Entretiens de l'OIEFintelligence économiquesouveraineté

par La rédaction

Repenser la souveraineté : entretien avec Lorraine Tournyol du Clos

Pour l’Observatoire de l’intelligence économique, Lorraine Tournyol du Clos, conseillère du président de l’Institut Choiseul Pascal Lorot, revient sur la notion fondamentale de souveraineté. Notion au cœur de la démocratie, elle ne cesse d’évoluer en fonction des enjeux économiques, géostratégiques et politiques contemporains. Autrice d’une toute récente étude publiée par l’Institut Choiseul, Repenser la souveraineté – Briser la tragédie des horizons, Lorraine Tournyol du Clos a accepté de nous donner les idées phares de sa réflexion, sur une notion à la fois ancienne et plus d’actualité que jamais.

1. Pourquoi estimez-vous dans la note que la souveraineté est une notion importante, contemporaine et à revitaliser ?

Il faut revitaliser le débat sur la souveraineté parce que c’est une notion mal connue et mal aimée (on l’amalgame souvent – à tort – avec le souverainisme, le nationalisme, le populisme ou l’anti-européanisme). Il faut dissiper les malentendus.

La souveraineté est une notion importante parce qu’elle constitutive même de l’État de droit : au sens constitutionnel, l’exercice de la souveraineté au nom du peuple (à qui elle appartient) est la première des missions de l’État. Notre régime politique ou si l’on veut notre organisation politique, c’est-à-dire les conditions dans lesquelles l’État exerce la souveraineté au nom du peuple, est à la base même de notre Contrat social, qui définit les droits et les devoirs de chacun.

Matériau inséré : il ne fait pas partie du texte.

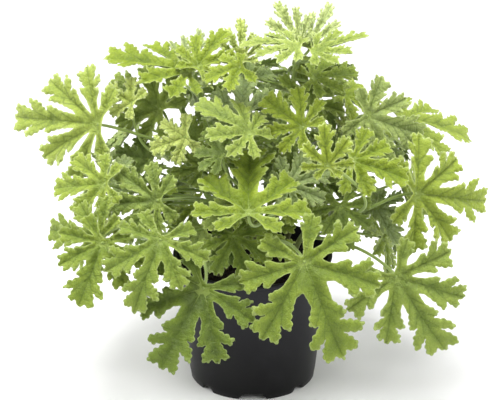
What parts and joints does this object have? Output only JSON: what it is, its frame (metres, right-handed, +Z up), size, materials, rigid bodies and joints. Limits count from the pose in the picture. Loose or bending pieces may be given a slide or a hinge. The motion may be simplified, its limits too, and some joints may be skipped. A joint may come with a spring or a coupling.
{
  "type": "potted scented geranium",
  "caption": "Bushy scented geranium with deeply cut, toothed green leaves on long stalks, growing in a plain black tapered nursery pot with a notched foot.",
  "frame": {"origin": "on the pot's axis, at the surface that the pot's foot stands on", "axes": "+Z up along the pot's axis, +X to the right across the widest spread of the leaves, -Y toward the front"},
  "size_m": [0.3449, 0.2716, 0.2873],
  "materials": {
    "pot_plastic": "black moulded plastic, satin, with fine moulding marks and a trace of dust",
    "potting_soil": "dark damp peat with small fibres and lighter grains",
    "foliage": "soft, finely hairy yellow-green leaves with a dull sheen"
  },
  "bodies": {
    "root": {"pot": "pot_plastic", "soil": "potting_soil", "shoot_01": "foliage", "shoot_02": "foliage", "shoot_03": "foliage", "shoot_04": "foliage", "shoot_05": "foliage", "shoot_06": "foliage", "shoot_07": "foliage", "shoot_08": "foliage", "shoot_09": "foliage", "shoot_10": "foliage"}
  },
  "joints": []
}
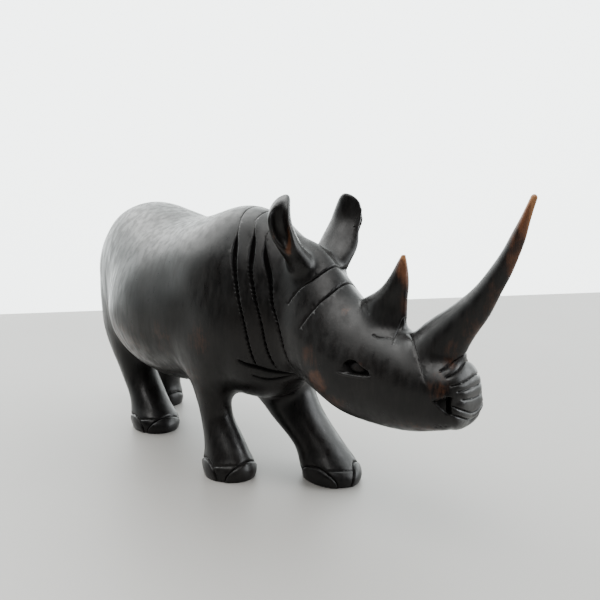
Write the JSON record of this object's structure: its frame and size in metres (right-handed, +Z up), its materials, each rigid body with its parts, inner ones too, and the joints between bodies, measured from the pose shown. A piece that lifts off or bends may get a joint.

Il est donc sain, dans une démocratie vivante, que ces conditions soient régulièrement rediscutées collectivement pour qu’elles soient réappropriées par chacun.

La souveraineté est une notion contemporaine parce qu’elle est régulièrement questionnée par les évolutions de notre monde : est-on encore souverain quand les importations engendrent une situation de dépendance stratégique (pour certains États, pétrole lors du krach de 1973, gaz russe aujourd’hui) ? Est-on encore souverain quand une crise financière place en quasi-situation de défaut (Europe du Sud pendant la crise de 2008-2010) ? Comment défendre sa souveraineté nationale, définie par la Constitution, et l’articuler avec les délégations de compétences européennes prévues par les traités ?

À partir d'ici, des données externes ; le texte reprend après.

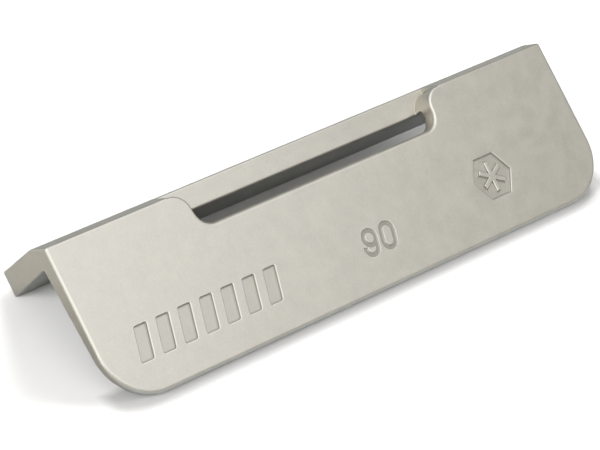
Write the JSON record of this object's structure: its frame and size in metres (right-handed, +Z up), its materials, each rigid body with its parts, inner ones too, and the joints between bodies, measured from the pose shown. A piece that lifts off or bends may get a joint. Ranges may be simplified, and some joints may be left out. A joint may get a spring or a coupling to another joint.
{
  "type": "edge file guide",
  "caption": "Right-angle L-section guide for filing ski and snowboard edges: a long tapered plate, a short flange and a window at the corner between them.",
  "frame": {"origin": "middle of the bounding box at the surface the guide rests on", "axes": "X along the guide's length, +Y from the plate's lower edge towards the flange, +Z up; the guide rests on the plate's lower inner edge and the flange's foot, so the plate leans 28.7 degrees"},
  "size_m": [0.12, 0.035, 0.0158],
  "materials": {
    "blasted_steel": "satin, bead-blasted warm-grey stainless steel"
  },
  "bodies": {
    "root": {"file_guide": "blasted_steel"}
  },
  "joints": []
}
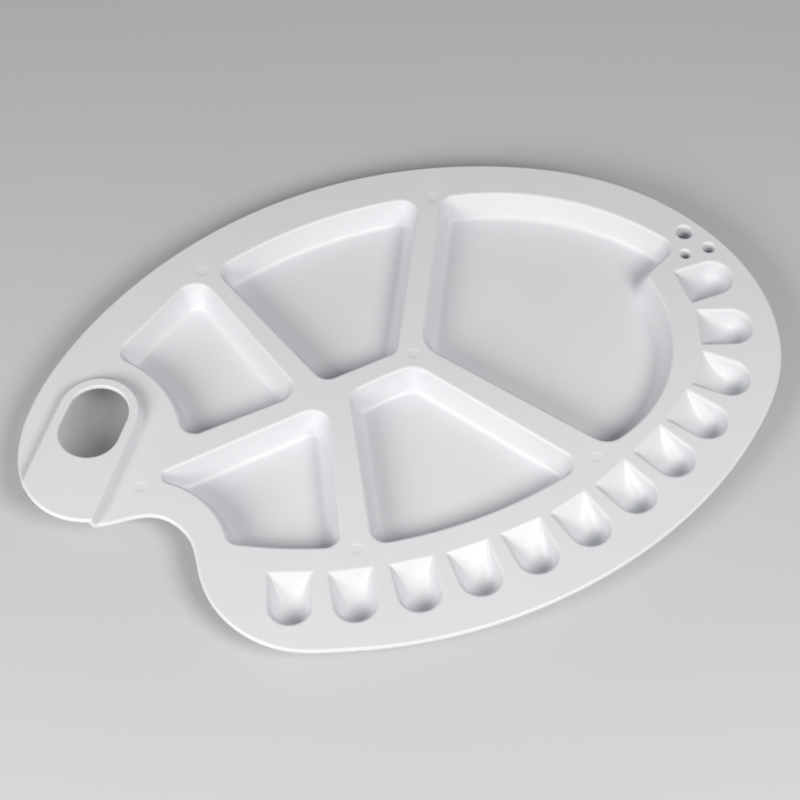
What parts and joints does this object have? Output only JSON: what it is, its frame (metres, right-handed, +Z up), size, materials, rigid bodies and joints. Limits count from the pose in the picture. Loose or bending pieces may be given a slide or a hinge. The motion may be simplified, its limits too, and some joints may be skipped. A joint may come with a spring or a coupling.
{
  "type": "mixing palette",
  "caption": "Oval white plastic mixing palette with large mixing wells, a row of small paint wells along the edge, brush holes and a raised thumb rest.",
  "frame": {"origin": "centre of the palette's bounding box on the plane it stands on (the undersides of the mixing wells)", "axes": "+X along the longest extent towards the rounded end with the brush holes, thumb rest at -X; +Y across the palette, away from the long row of paint wells; +Z up out of the wells"},
  "size_m": [0.3399, 0.239, 0.0189],
  "materials": {
    "white_plastic": "smooth, slightly glossy white moulding"
  },
  "bodies": {
    "root": {"deck": "white_plastic", "thumb_rest": "white_plastic", "mixing_well_1": "white_plastic", "mixing_well_2": "white_plastic", "mixing_well_3": "white_plastic", "mixing_well_4": "white_plastic", "mixing_well_5": "white_plastic", "paint_well_01": "white_plastic", "paint_well_02": "white_plastic", "paint_well_03": "white_plastic", "paint_well_04": "white_plastic", "paint_well_05": "white_plastic", "paint_well_06": "white_plastic", "paint_well_07": "white_plastic", "paint_well_08": "white_plastic", "paint_well_09": "white_plastic", "paint_well_10": "white_plastic", "paint_well_11": "white_plastic", "paint_well_12": "white_plastic", "brush_socket_large": "white_plastic", "brush_socket_medium": "white_plastic", "brush_socket_small": "white_plastic"}
  },
  "joints": []
}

2. Qu’est-ce que la souveraineté selon vous ?

Au sens courant, la souveraineté est la capacité à décider et à agir sans en référer à quiconque. En France, le peuple est souverain et en délègue l’exercice à l’État (art.3 de la Constitution).

La définition consacrée de la souveraineté (notion élaborée, dans sa forme actuelle, par Jean Bodin au XVIe siècle) est : « l’absence de toute dépendance extérieure et de tout empêchement interne ».

Une troisième formulation que j’aime assez est : la souveraineté est la capacité d’un peuple à se gouverner lui-même librement, en vue de son bien commun.

3. Quelles priorités doit avoir l’État souverain au XXIe siècle ?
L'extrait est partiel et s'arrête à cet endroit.